:: Exercise instructions ::
Please write out the material below exactly as given.

:: Given records ::
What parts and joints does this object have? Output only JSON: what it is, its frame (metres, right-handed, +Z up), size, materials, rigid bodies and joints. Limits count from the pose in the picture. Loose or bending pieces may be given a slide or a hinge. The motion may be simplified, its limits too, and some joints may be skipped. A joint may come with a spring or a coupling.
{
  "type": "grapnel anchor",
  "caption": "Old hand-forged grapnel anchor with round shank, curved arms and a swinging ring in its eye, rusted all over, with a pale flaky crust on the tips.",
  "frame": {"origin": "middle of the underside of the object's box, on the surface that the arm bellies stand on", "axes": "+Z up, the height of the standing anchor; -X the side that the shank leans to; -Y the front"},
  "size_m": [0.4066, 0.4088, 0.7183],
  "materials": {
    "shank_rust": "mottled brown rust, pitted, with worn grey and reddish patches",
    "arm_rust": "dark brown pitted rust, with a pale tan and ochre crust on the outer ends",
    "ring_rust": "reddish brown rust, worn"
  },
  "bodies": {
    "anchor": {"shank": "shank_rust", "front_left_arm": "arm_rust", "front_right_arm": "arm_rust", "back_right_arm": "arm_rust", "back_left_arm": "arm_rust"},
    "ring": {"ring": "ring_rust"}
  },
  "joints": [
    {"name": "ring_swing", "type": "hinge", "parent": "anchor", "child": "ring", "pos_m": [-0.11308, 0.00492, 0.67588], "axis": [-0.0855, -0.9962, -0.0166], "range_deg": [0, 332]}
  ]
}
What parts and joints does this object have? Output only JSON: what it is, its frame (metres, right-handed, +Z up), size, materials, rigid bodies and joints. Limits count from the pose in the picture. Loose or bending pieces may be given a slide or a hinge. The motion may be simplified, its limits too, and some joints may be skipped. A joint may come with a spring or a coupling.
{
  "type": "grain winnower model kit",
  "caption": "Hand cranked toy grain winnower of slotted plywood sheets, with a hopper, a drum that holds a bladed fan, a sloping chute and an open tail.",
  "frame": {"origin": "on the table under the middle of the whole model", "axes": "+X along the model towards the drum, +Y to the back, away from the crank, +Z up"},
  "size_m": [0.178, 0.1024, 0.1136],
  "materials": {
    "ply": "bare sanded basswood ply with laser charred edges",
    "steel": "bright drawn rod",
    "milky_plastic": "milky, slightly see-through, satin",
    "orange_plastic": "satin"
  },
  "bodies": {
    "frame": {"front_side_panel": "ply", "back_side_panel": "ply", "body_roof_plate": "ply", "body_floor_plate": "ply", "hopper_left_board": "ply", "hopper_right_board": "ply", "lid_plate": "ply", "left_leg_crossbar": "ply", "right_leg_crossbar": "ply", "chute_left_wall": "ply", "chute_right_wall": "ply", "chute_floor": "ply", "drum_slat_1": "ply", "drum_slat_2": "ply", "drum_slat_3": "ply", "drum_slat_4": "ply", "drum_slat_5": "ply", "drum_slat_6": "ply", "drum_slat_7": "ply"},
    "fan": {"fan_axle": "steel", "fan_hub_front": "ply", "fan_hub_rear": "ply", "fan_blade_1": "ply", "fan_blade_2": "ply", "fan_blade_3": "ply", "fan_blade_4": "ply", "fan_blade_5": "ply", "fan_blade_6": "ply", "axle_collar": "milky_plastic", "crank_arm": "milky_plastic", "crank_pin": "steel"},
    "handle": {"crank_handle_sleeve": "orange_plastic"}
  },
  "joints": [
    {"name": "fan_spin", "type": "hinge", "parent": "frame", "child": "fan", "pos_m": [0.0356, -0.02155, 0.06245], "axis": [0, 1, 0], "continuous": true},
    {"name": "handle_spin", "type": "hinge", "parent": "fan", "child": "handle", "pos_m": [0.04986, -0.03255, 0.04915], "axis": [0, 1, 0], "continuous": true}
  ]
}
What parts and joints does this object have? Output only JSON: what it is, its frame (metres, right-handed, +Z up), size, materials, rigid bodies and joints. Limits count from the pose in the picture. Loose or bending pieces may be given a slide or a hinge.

:: Response ::
What parts and joints does this object have? Output only JSON: what it is, its frame (metres, right-handed, +Z up), size, materials, rigid bodies and joints. Limits count from the pose in the picture. Loose or bending pieces may be given a slide or a hinge. The motion may be simplified, its limits too, and some joints may be skipped. A joint may come with a spring or a coupling.
{
  "type": "grapnel anchor",
  "caption": "Old hand-forged grapnel anchor with round shank, curved arms and a swinging ring in its eye, rusted all over, with a pale flaky crust on the tips.",
  "frame": {"origin": "middle of the underside of the object's box, on the surface that the arm bellies stand on", "axes": "+Z up, the height of the standing anchor; -X the side that the shank leans to; -Y the front"},
  "size_m": [0.4066, 0.4088, 0.7183],
  "materials": {
    "shank_rust": "mottled brown rust, pitted, with worn grey and reddish patches",
    "arm_rust": "dark brown pitted rust, with a pale tan and ochre crust on the outer ends",
    "ring_rust": "reddish brown rust, worn"
  },
  "bodies": {
    "anchor": {"shank": "shank_rust", "front_left_arm": "arm_rust", "front_right_arm": "arm_rust", "back_right_arm": "arm_rust", "back_left_arm": "arm_rust"},
    "ring": {"ring": "ring_rust"}
  },
  "joints": [
    {"name": "ring_swing", "type": "hinge", "parent": "anchor", "child": "ring", "pos_m": [-0.11308, 0.00492, 0.67588], "axis": [-0.0855, -0.9962, -0.0166], "range_deg": [0, 332]}
  ]
}
What parts and joints does this object have? Output only JSON: what it is, its frame (metres, right-handed, +Z up), size, materials, rigid bodies and joints. Limits count from the pose in the picture. Loose or bending pieces may be given a slide or a hinge. The motion may be simplified, its limits too, and some joints may be skipped. A joint may come with a spring or a coupling.
{
  "type": "grain winnower model kit",
  "caption": "Hand cranked toy grain winnower of slotted plywood sheets, with a hopper, a drum that holds a bladed fan, a sloping chute and an open tail.",
  "frame": {"origin": "on the table under the middle of the whole model", "axes": "+X along the model towards the drum, +Y to the back, away from the crank, +Z up"},
  "size_m": [0.178, 0.1024, 0.1136],
  "materials": {
    "ply": "bare sanded basswood ply with laser charred edges",
    "steel": "bright drawn rod",
    "milky_plastic": "milky, slightly see-through, satin",
    "orange_plastic": "satin"
  },
  "bodies": {
    "frame": {"front_side_panel": "ply", "back_side_panel": "ply", "body_roof_plate": "ply", "body_floor_plate": "ply", "hopper_left_board": "ply", "hopper_right_board": "ply", "lid_plate": "ply", "left_leg_crossbar": "ply", "right_leg_crossbar": "ply", "chute_left_wall": "ply", "chute_right_wall": "ply", "chute_floor": "ply", "drum_slat_1": "ply", "drum_slat_2": "ply", "drum_slat_3": "ply", "drum_slat_4": "ply", "drum_slat_5": "ply", "drum_slat_6": "ply", "drum_slat_7": "ply"},
    "fan": {"fan_axle": "steel", "fan_hub_front": "ply", "fan_hub_rear": "ply", "fan_blade_1": "ply", "fan_blade_2": "ply", "fan_blade_3": "ply", "fan_blade_4": "ply", "fan_blade_5": "ply", "fan_blade_6": "ply", "axle_collar": "milky_plastic", "crank_arm": "milky_plastic", "crank_pin": "steel"},
    "handle": {"crank_handle_sleeve": "orange_plastic"}
  },
  "joints": [
    {"name": "fan_spin", "type": "hinge", "parent": "frame", "child": "fan", "pos_m": [0.0356, -0.02155, 0.06245], "axis": [0, 1, 0], "continuous": true},
    {"name": "handle_spin", "type": "hinge", "parent": "fan", "child": "handle", "pos_m": [0.04986, -0.03255, 0.04915], "axis": [0, 1, 0], "continuous": true}
  ]
}
What parts and joints does this object have? Output only JSON: what it is, its frame (metres, right-handed, +Z up), size, materials, rigid bodies and joints. Limits count from the pose in the picture. Loose or bending pieces may be given a slide or a hinge.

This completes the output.